* **Exercise goal**:
The listing must be reproduced in full, exactly as it stands.

-- start of Exercise inputs --

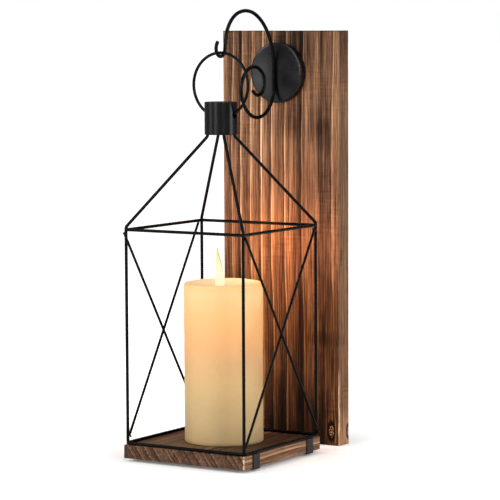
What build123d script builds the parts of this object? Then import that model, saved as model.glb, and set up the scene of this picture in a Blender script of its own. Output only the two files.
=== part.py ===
from build123d import *
import math
import os

# Wall sconce: a wooden backboard with a scrolled hook, a ring, a wire lantern and a moving-flame candle.
# Millimetres. The origin is the centre of the backboard's back face, which lies on the wall.
# +X is to the right as one faces the wall, +Y goes into the wall and +Z is up.

# ---- Driving dimensions ----

BOARD_WIDTH = 133.0
BOARD_HEIGHT = 406.0
BOARD_THICKNESS = 19.0
BOARD_EDGE = 0.8

ROSETTE_Z = 162.0
ROSETTE_RADIUS = 29.5
ROSETTE_DEPTH = 10.0
ROSETTE_WALL = 1.5
STUD_RADIUS = 2.5
STUD_HOLE_RADIUS = 2.75
NUT_ACROSS_FLATS = 8.0
NUT_THICKNESS = 4.0
WASHER_RADIUS = 6.0
WASHER_THICKNESS = 1.0
NUT_POCKET_RADIUS = 9.0
NUT_POCKET_DEPTH = 8.0
STUD_PAST_NUT = 1.0

HANGER_Z = 118.0
HANGER_WIDTH = 16.0
HANGER_HEIGHT = 45.0
HANGER_THICKNESS = 1.5
KEYHOLE_RADIUS = 4.75
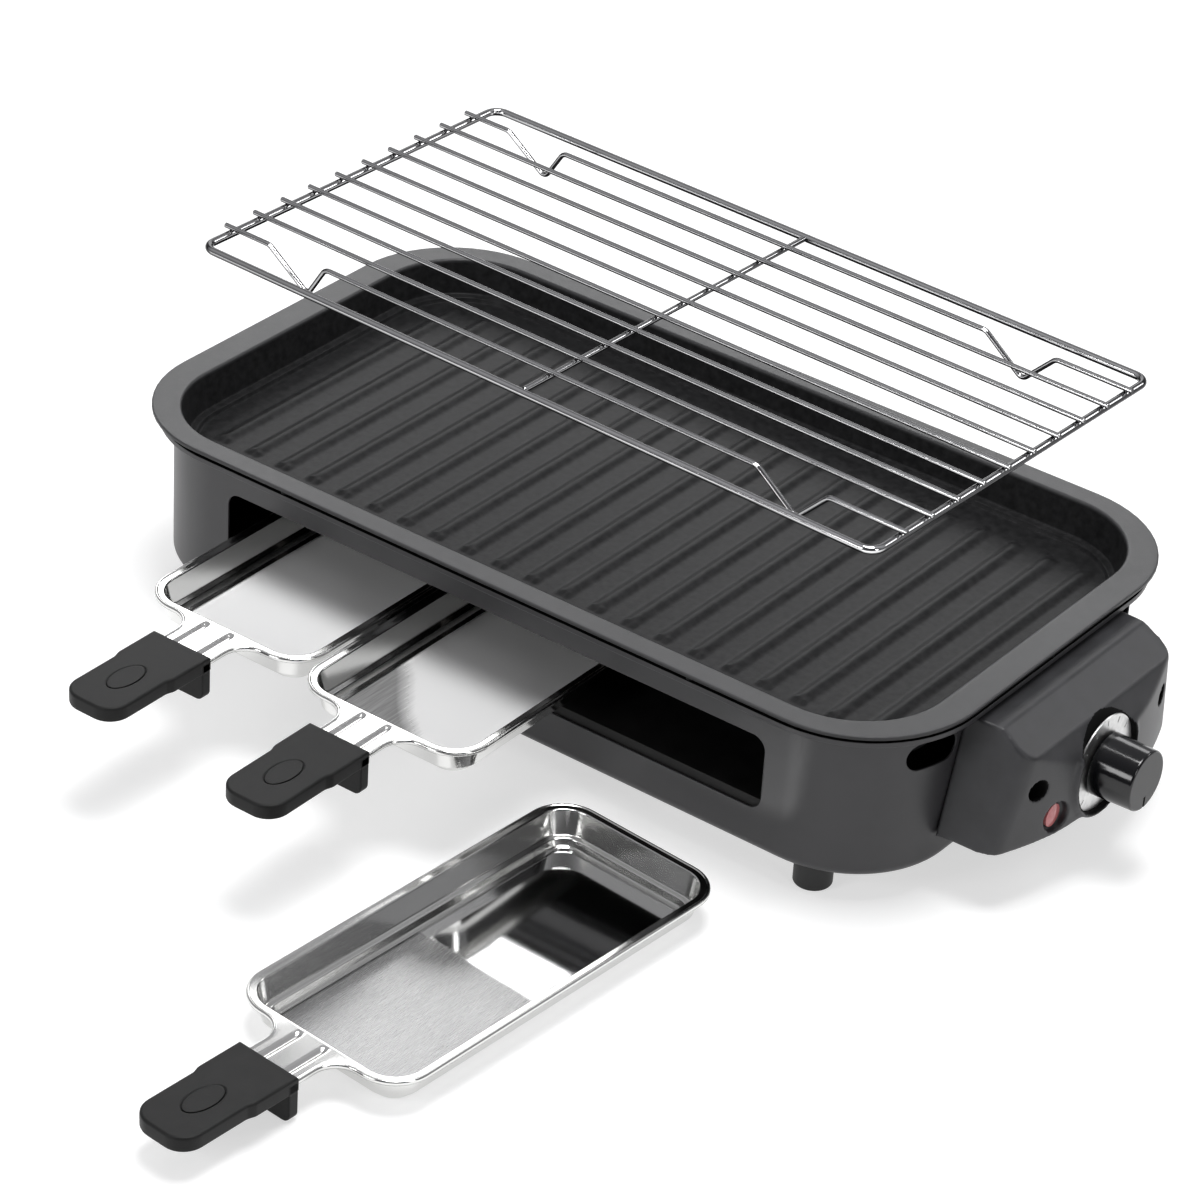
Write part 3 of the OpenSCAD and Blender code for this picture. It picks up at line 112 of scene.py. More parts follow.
sky.links.new(sky_dot.outputs["Value"], sky_half.inputs[0])
sky.links.new(sky_half.outputs[0], sky_shade.inputs["Fac"])
sky.links.new(sky_shade.outputs["Color"], sky_room.inputs["Color"])
sky.links.new(sky_rays.outputs["Is Camera Ray"], sky_mix.inputs["Fac"])
sky.links.new(sky_room.outputs[0], sky_mix.inputs[1])
sky.links.new(sky_white.outputs[0], sky_mix.inputs[2])
sky.links.new(sky_mix.outputs[0], sky_out.inputs["Surface"])

table_half, table_sink = 4, 0.0002
table_bm = bmesh.new()
bmesh.ops.create_grid(table_bm, x_segments=1, y_segments=1, size=table_half)
bmesh.ops.translate(table_bm, verts=table_bm.verts, vec=(0, 0, -table_sink))
table_mesh = bpy.data.meshes.new("table")
table_bm.to_mesh(table_mesh)
table_bm.free()
table = bpy.data.objects.new("table", table_mesh)
bpy.context.scene.collection.objects.link(table)
white_table = bpy.data.materials.new("white_table")
white_table.use_nodes = True
top = white_table.node_tree
top_shader = top.nodes["Principled BSDF"]
top_shader.inputs["Base Color"].default_value = (0.56, 0.56, 0.56, 1)
top_shader.inputs["Roughness"].default_value = 0.9
top_shader.inputs["Specular IOR Level"].default_value = 0.0
top_shader.inputs["Emission Color"].default_value = (1, 1, 1, 1)
top_rays = top.nodes.new("ShaderNodeLightPath")
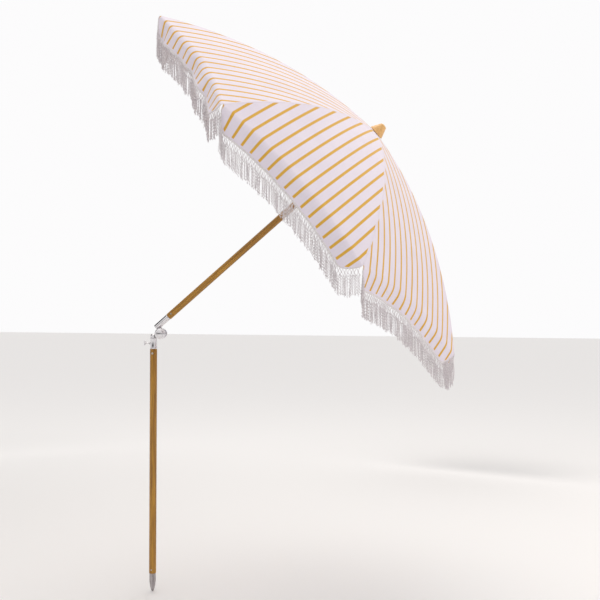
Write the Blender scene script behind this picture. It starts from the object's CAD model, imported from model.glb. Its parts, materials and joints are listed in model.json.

-- end of Exercise inputs --

* **The response**:
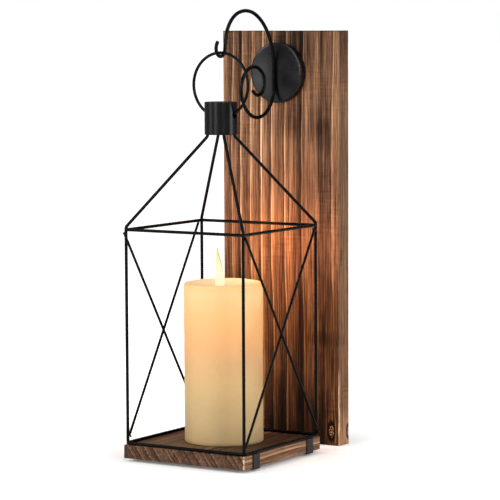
What build123d script builds the parts of this object? Then import that model, saved as model.glb, and set up the scene of this picture in a Blender script of its own. Output only the two files.
=== part.py ===
from build123d import *
import math
import os

# Wall sconce: a wooden backboard with a scrolled hook, a ring, a wire lantern and a moving-flame candle.
# Millimetres. The origin is the centre of the backboard's back face, which lies on the wall.
# +X is to the right as one faces the wall, +Y goes into the wall and +Z is up.

# ---- Driving dimensions ----

BOARD_WIDTH = 133.0
BOARD_HEIGHT = 406.0
BOARD_THICKNESS = 19.0
BOARD_EDGE = 0.8

ROSETTE_Z = 162.0
ROSETTE_RADIUS = 29.5
ROSETTE_DEPTH = 10.0
ROSETTE_WALL = 1.5
STUD_RADIUS = 2.5
STUD_HOLE_RADIUS = 2.75
NUT_ACROSS_FLATS = 8.0
NUT_THICKNESS = 4.0
WASHER_RADIUS = 6.0
WASHER_THICKNESS = 1.0
NUT_POCKET_RADIUS = 9.0
NUT_POCKET_DEPTH = 8.0
STUD_PAST_NUT = 1.0

HANGER_Z = 118.0
HANGER_WIDTH = 16.0
HANGER_HEIGHT = 45.0
HANGER_THICKNESS = 1.5
KEYHOLE_RADIUS = 4.75
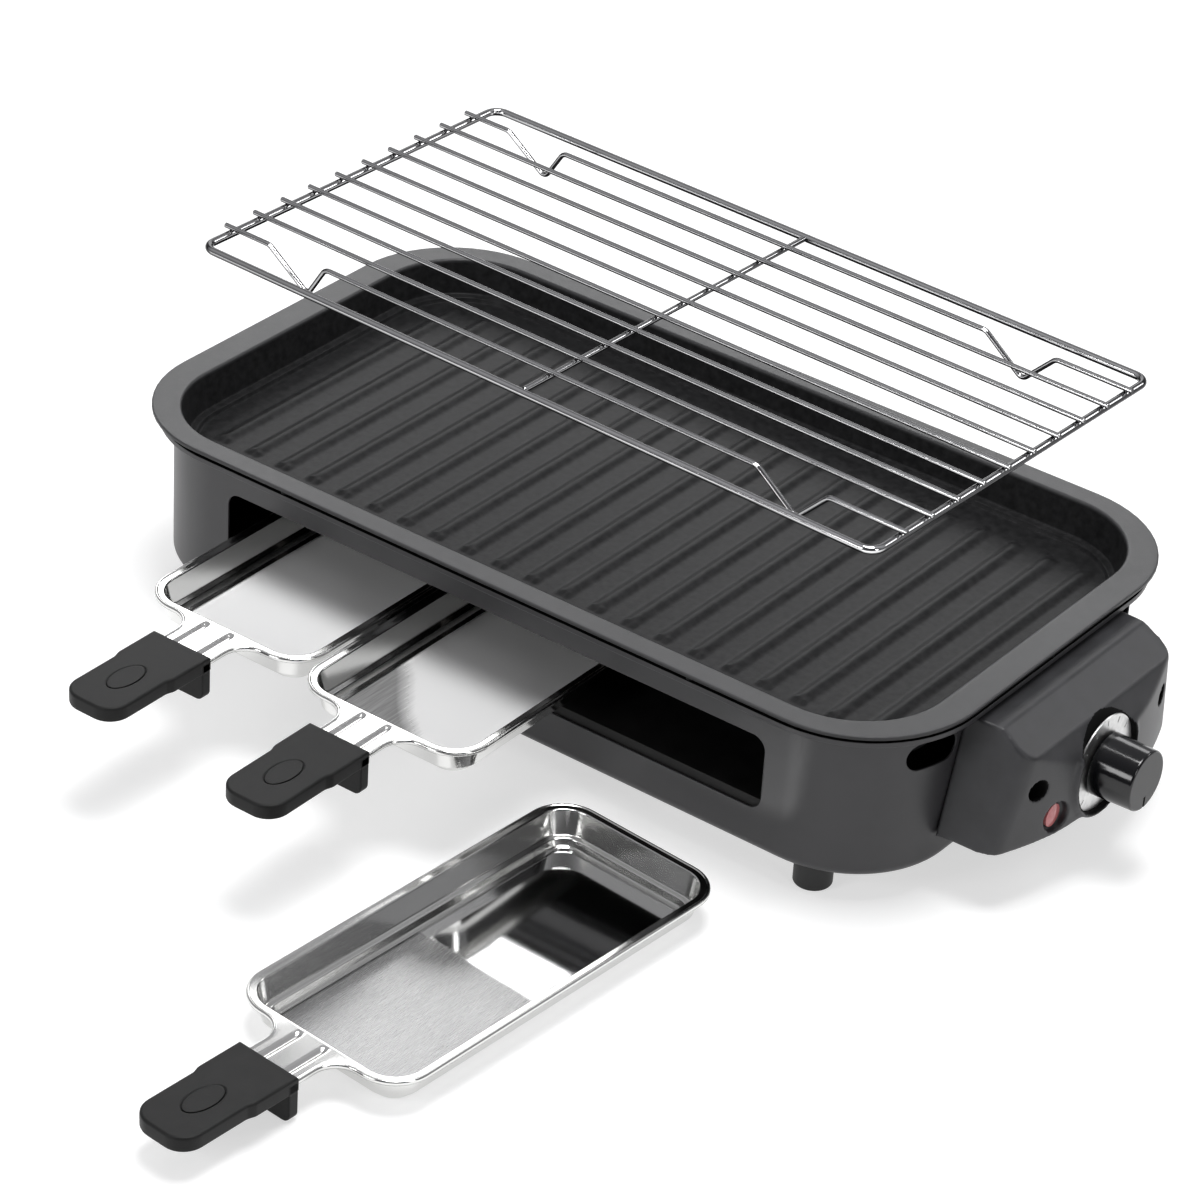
Write part 3 of the OpenSCAD and Blender code for this picture. It picks up at line 112 of scene.py. More parts follow.
sky.links.new(sky_dot.outputs["Value"], sky_half.inputs[0])
sky.links.new(sky_half.outputs[0], sky_shade.inputs["Fac"])
sky.links.new(sky_shade.outputs["Color"], sky_room.inputs["Color"])
sky.links.new(sky_rays.outputs["Is Camera Ray"], sky_mix.inputs["Fac"])
sky.links.new(sky_room.outputs[0], sky_mix.inputs[1])
sky.links.new(sky_white.outputs[0], sky_mix.inputs[2])
sky.links.new(sky_mix.outputs[0], sky_out.inputs["Surface"])

table_half, table_sink = 4, 0.0002
table_bm = bmesh.new()
bmesh.ops.create_grid(table_bm, x_segments=1, y_segments=1, size=table_half)
bmesh.ops.translate(table_bm, verts=table_bm.verts, vec=(0, 0, -table_sink))
table_mesh = bpy.data.meshes.new("table")
table_bm.to_mesh(table_mesh)
table_bm.free()
table = bpy.data.objects.new("table", table_mesh)
bpy.context.scene.collection.objects.link(table)
white_table = bpy.data.materials.new("white_table")
white_table.use_nodes = True
top = white_table.node_tree
top_shader = top.nodes["Principled BSDF"]
top_shader.inputs["Base Color"].default_value = (0.56, 0.56, 0.56, 1)
top_shader.inputs["Roughness"].default_value = 0.9
top_shader.inputs["Specular IOR Level"].default_value = 0.0
top_shader.inputs["Emission Color"].default_value = (1, 1, 1, 1)
top_rays = top.nodes.new("ShaderNodeLightPath")
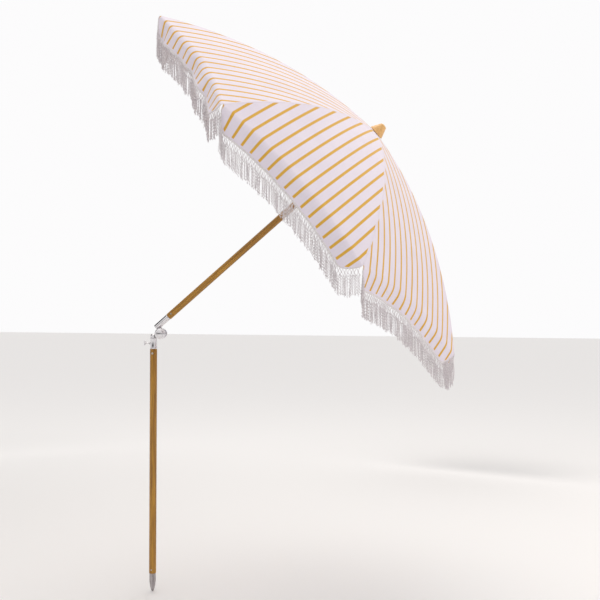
Write the Blender scene script behind this picture. It starts from the object's CAD model, imported from model.glb. Its parts, materials and joints are listed in model.json.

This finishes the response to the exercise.